Returning to the language of the Virginia and Kentucky Resolutions of 1798, the “Exposition” reiterates the doctrine of interposition, which recognizes a state’s right to interpose state authority between the citizens of that state and the laws of the United States, declaring such laws null and void. This right of interposition, argues the “Exposition,” is the only possible constitutional remedy for settling disputes between the states and the federal government.
Many of the elements of Calhoun’s theories about majority tyranny, which later appear in his Disquisition and Discourse, are already evident in the pages of the “Exposition.” Concurring with Publius, Calhoun identifies this tyranny as the problem of democratic governments, but he explicitly rejects Publius’s claim that extensiveness of the republic offers a cure to the mischiefs of faction. Only through a judicious exercise of the reserved powers of the states and the amending process of the U.S. Constitution can liberty in America be preserved.
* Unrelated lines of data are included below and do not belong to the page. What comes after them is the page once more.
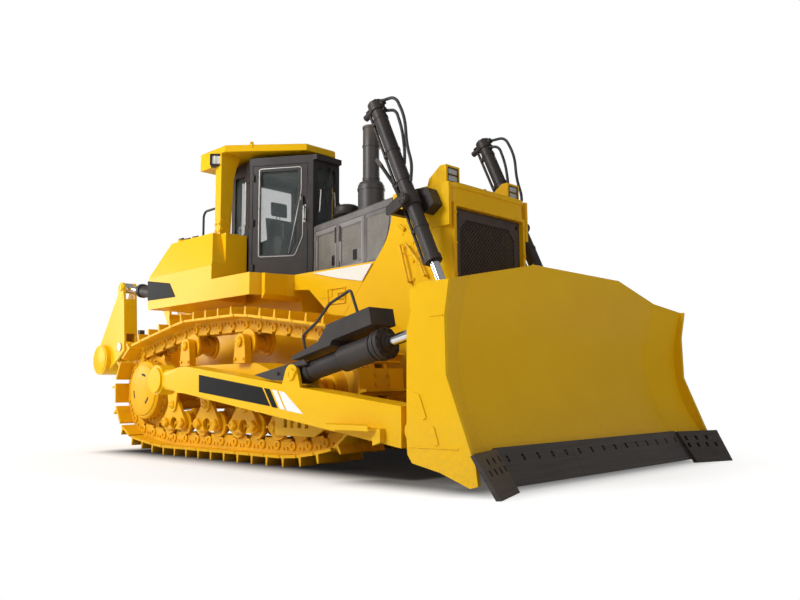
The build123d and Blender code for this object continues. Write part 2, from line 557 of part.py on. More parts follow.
# ---------------------------------------------------------------- cab and canopy
CAB_TURN = atan2(CAB_HALF - CAB_FRONT_HALF, CAB_FRONT_X - CAB_CORNER_X)
CAB_PLAN = [(CAB_FRONT_X, CAB_FRONT_HALF), (CAB_CORNER_X, CAB_HALF), (CAB_SHOULDER_X, CAB_REAR_HALF),
            (CAB_REAR_X, CAB_REAR_HALF)]
DOOR_IN, DOOR_OUT = 48, 822  # ends of the door along the cab's diagonal side, from the rear corner
DOOR_HINGE_ALONG, DOOR_HINGE_OUT = 60, 12
DOOR_KNUCKLE_ZS = (2450, 3060, 3680)


def door_face(points, out0, out1, radius=0):
    """A plate in the cab's left diagonal side, drawn along it from the rear corner and up."""
    plane = Plane(origin=(CAB_CORNER_X, CAB_HALF, 0), x_dir=(cos(CAB_TURN), -sin(CAB_TURN), 0),
                  z_dir=(sin(CAB_TURN), cos(CAB_TURN), 0))
    plane = Plane(origin=plane.origin + plane.z_dir * out0, x_dir=plane.x_dir, z_dir=plane.z_dir)
    flip = -1 if plane.y_dir.Z < 0 else 1
    return extrude(plane * polygon([(a, flip * z) for a, z in points], radius), out1 - out0)


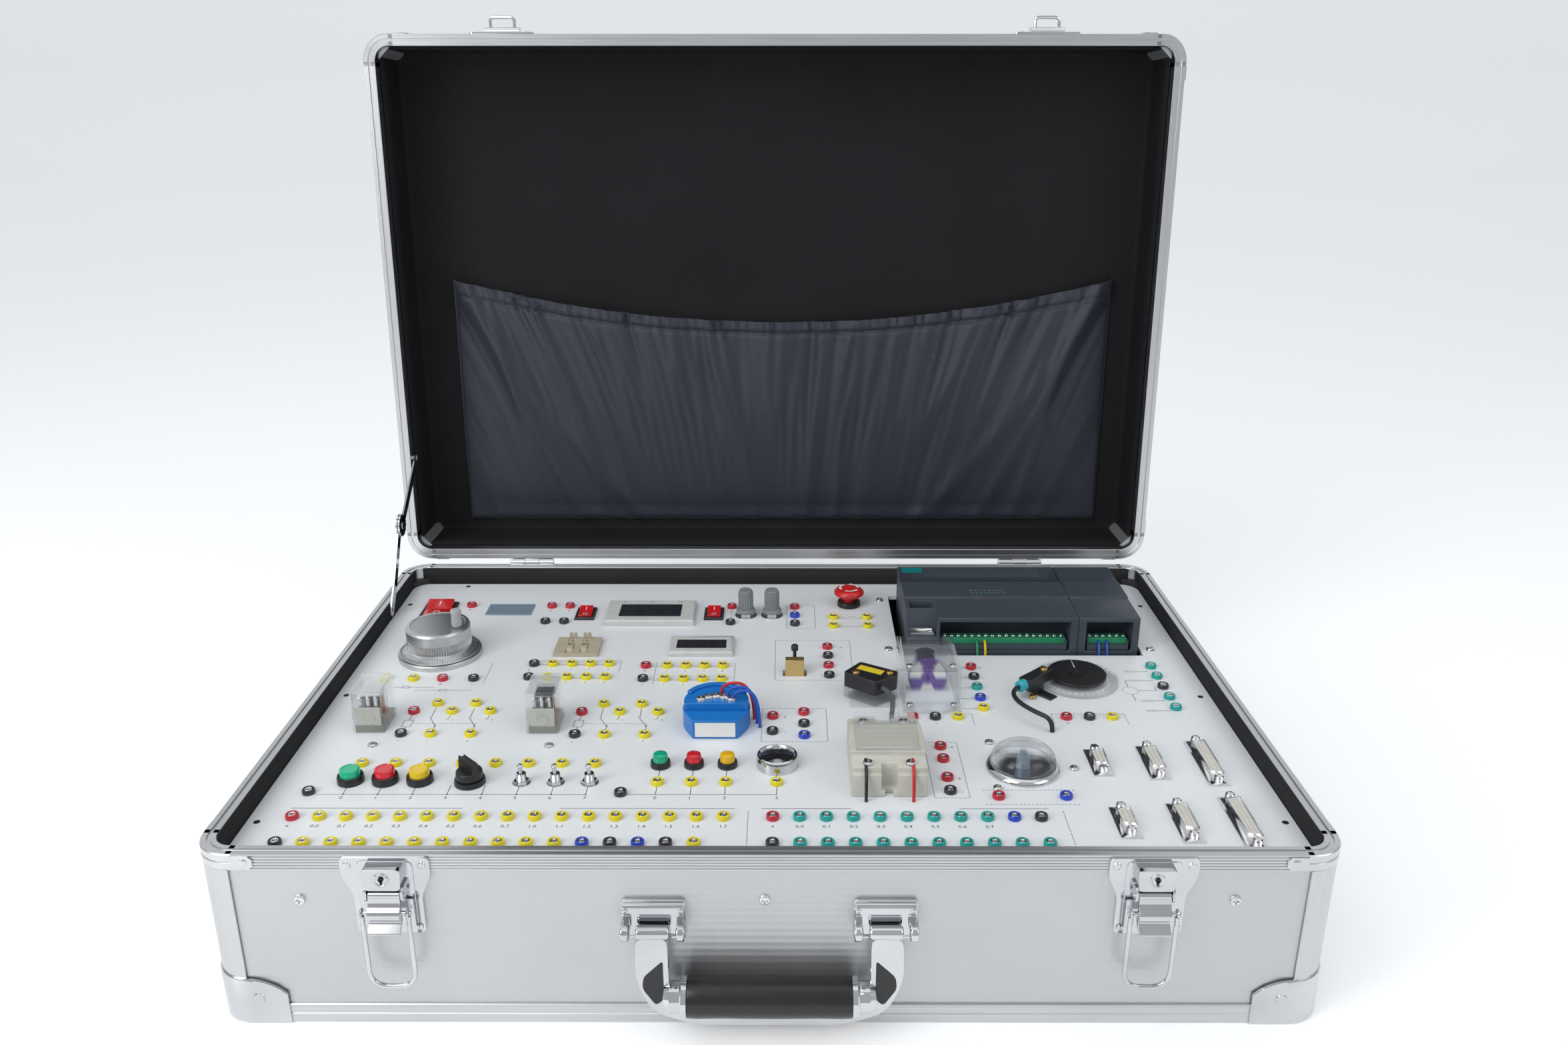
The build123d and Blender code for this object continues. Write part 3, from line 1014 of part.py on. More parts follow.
def panel_wiring():
    """Leads that stay on the panel: controller, relay, transmitter and sensor leads."""
    parts = []
    z = BAY_Z0 + 6 - PLATE_Z
    for x in CONTROL_LEADS:
        parts.append(lead([(x, PLC_Y + 6, z), (x, PLC_Y - 2, z), (x, PLC_Y - 2, -12)], 5, LEAD_R))
    front, top = SSR_Y - SSR_L / 2, SSR_H - SSR_STEP + LEAD_R + GAP
    for x in (SSR_X - 14, SSR_X + 14):
        parts.append(lead([(x, front + 9, top), (x, front - 4.7, top), (x, front - 4.7, 0)], 6, LEAD_R))
    for i in range(3):
        x, y = TX_X + 3 + 4 * i, TX_Y + 9 - 5.5 * i
        out, high = TX_R + 2.5 + 2 * i, TX_H + 6
        places = [(x, y, TX_H - 2), (x, y, high), (TX_X + out, y - 3, high), (TX_X + out, y - 3, 0)]
        parts.append(lead(places, 4.5, LEAD_R))
    places = [(74, -16.2, 13), (78.5, -22.8, 13), (79.5, -36, 13), (78, -47, 11), (78, -47, 0)]
    parts.append(lead(places, [6, 14, 5], CABLE_R))
    nose = PROX_L / 2 + PROX_NOSE
    x, y = PROX_X - nose * cos(PROX_TURN * pi / 180), PROX_Y - nose * sin(PROX_TURN * pi / 180)
    places = [(x, y, PROX_LOW + 4), (x - 5.1, y - 4.8, PROX_LOW + 4), (x - 5, y - 19, 10), (x + 4, y - 34, 10),
              (x + 15, y - 43, 9), (x + 15, y - 43, 0)]
    parts.append(lead(places, [6, 14, 14, 5], CABLE_R))
    save_on_plate("panel_wiring", *parts)


os.makedirs("parts", exist_ok=True)
base_shell()
base_frame()
case_hardware()
internal_chassis()
lid_shell()
lid_frame()
lid_hardware()
lid_feet()
lid_pocket()
lid_stay()
latches()
carry_handle()
faceplate()
jacks()
control_bezels()
rockers()
push_buttons()
selector()
toggles()
estop()
pot_knobs()
encoder()
code_switch()
transmitter()
buzzer()
indicator_lenses()
serial_sockets()
heater()
panel_fasteners()
controller()
panel_wiring()
clear = meters() + relays() + drive_motor()
clear += [solid_state_relay(), beacon(), sensors()]
save_on_plate("clear_covers", *clear)
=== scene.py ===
import bpy, bmesh
from math import atan2, cos, exp, pi, radians, sin, sqrt
from mathutils import Matrix, Vector, noise


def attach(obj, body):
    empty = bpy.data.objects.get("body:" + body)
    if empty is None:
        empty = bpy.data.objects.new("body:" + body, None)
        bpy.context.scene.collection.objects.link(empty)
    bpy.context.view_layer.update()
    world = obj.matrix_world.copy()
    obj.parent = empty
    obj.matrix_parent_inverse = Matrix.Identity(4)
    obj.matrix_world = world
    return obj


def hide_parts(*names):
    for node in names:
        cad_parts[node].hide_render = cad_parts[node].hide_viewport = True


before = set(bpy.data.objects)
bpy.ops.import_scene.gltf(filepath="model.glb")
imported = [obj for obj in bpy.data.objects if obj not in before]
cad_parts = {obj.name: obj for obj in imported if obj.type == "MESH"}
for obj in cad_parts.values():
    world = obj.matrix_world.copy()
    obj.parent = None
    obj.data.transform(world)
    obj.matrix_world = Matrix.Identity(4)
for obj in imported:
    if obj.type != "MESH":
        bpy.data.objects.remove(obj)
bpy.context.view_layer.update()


# Camera, floor and light
# The place and lens were solved from the case's corners in the photograph. The studio is pale: a white sky, a
# large soft lamp and a small low one at the front left, a weaker one at the right and a wide one above.

lens = bpy.data.cameras.new("lens")
lens.sensor_width = 36.0
lens.lens = 28.605
lens.clip_start = 0.01
camera = bpy.data.objects.new("camera", lens)
camera.location = (0.00879, -0.76914, 0.50298)
camera.rotation_euler = (radians(70.034), 0.0, 0.0018)
bpy.context.collection.objects.link(camera)
bpy.context.scene.camera = camera
bpy.context.scene.view_settings.view_transform = "Standard"

sky = bpy.data.worlds.new("sky")
sky.use_nodes = True
sky.node_tree.nodes["Background"].inputs["Color"].default_value = (0.96, 0.98, 1.0, 1.0)
sky.node_tree.nodes["Background"].inputs["Strength"].default_value = 0.55
bpy.context.scene.world = sky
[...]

Calhoun’s draft bore the title, “Rough Draft of What Is Called the South Carolina Exposition.” When he compiled his 1851–1856 edition of Calhoun’s Works, editor Richard K. Crallé used Calhoun’s original title, as does this volume (see page 313). While the draft of the “Exposition” is in Calhoun’s own hand, there is no such extant copy of the “Protest” that would confirm Calhoun’s contributions to that document. Following the precedent found in the sixth volume of Crallé ’s edition of Calhoun’s Works, however, both documents have been reprinted here.